Our train departure was for 11:30pm. We arrived at the station met by pure and utter mayhem of course. Please note that this doesn't mean mayhem as in someone screamed 'fire' and everyone ran....but mayhem as in indian mayhem. Meaning, it sounds and looks like people are out of their minds, but no -- secretly everyone is on the same page. no need to fear (my father's voice in my head wants me to put the word 'yet' after that sentence). i focused on the lonely enormous cow roaming about the inside of the station, wondering 'how the hell did this dinosaur animal just saunter on into the building?'. i watched the coolies carrying luggage on their heads and contemplated if they are more or less prone to back, neck, and/or spinal chord injury. I took a good glance at the Nepali traveler with his white straw fedora placed on top of his black guitar case. both sexily posed leaning against the table as he wrote in his journal and ate. chicken was his dinner, and that gentleman ate him some it as if he had really been itchin fer some chicken for sometime. Next time i eat chicken, im doin it like that. He was a tall, gangly, polite, scruffy young man, very attractive. I could envision him finishing his dinner, laying down with his bag and guitar next to a wall full of paan stain -- smoking a cigarette with his fedora over his eyes for privacy. Good end to an eventful day. As we walked to our platform all the mayhem around had finished preparing for sleeping. Sheets were laid out on the floor, bags, children, and dinner surrounding them. they would catch their trains in the morning.

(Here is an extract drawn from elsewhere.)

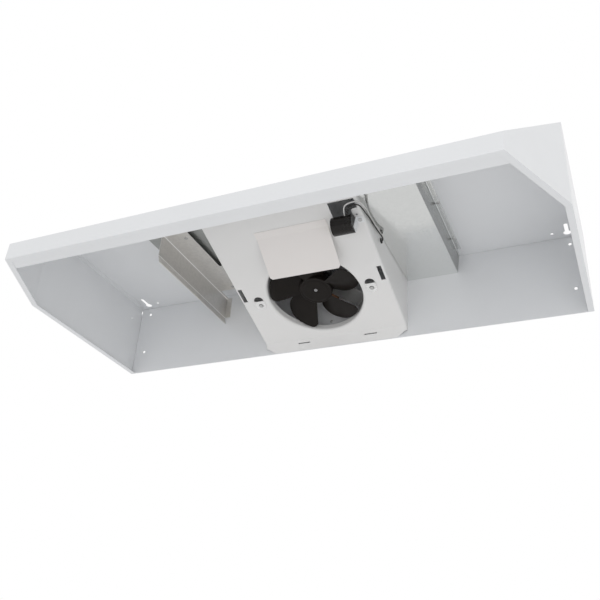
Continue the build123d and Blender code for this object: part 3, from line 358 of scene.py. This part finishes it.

If you come to india you must ride a train -- and a multitude of other things of course -- but firstly you must ride a train, and night trains are they way to do it. Varanasi is 7 hours away by train ride, so you get on, sleep, and you are there. done. Its not only ideal timewise, but at night i think the station has a certain appeal versus during the day. Everything has settled, it is less hot, less busy (well i don't really know about that), and all the fun animals come out to play:) Anna has always told me stories about train station rats . I have heard others during my time here, saying they are disgusting, and huge, and vicious, and there's a whole hell of a lot of them.
Well, Anna is terrified of rats, but im not. So I was very thrilled to find me some rats...and YES, they were there in HUGE numbers. I should first say that i have been informed the Lucknow train station really isn't an accurate representation of how big and how plentiful these suckers can get, but this experience was enough for me to get the picture. I am a believer. Basically, if you fix your eyes onto the tracks, and don't necessarily look for anything in particular, just wait there --you will see the ground start to move. And then you will see the rats. EVERYWHERE. Everywhere, meaning not just everywhere on the tracks, but they are on the platform with you too. There are big ones and small ones and fat ones....all eating on the human waste and garbage which sustains them (just LOVELY aint' it?). Enough.
Finally the train arrived. We fought our way through the lines, through the distinct smells (I swear i counted at least 7), and into our sleeper car. It was Anna and Athena on the two top beds, myself and Urvashi on the two bottom ones. For some privacy, the curtains to our little nook were drawn, the man came to distribute the bedding...and we were set. As the train got on its way i laid there with the curtain to the window cracked, watching shadows pass me by under moonlight. The men snoring around us added a soundtrack to the whipping black and grey brown images of cows and hay stacks, people, trees, temples...and then just open field. this was my first time on a train ever...i just laughed to myself. Oh india....oh boy.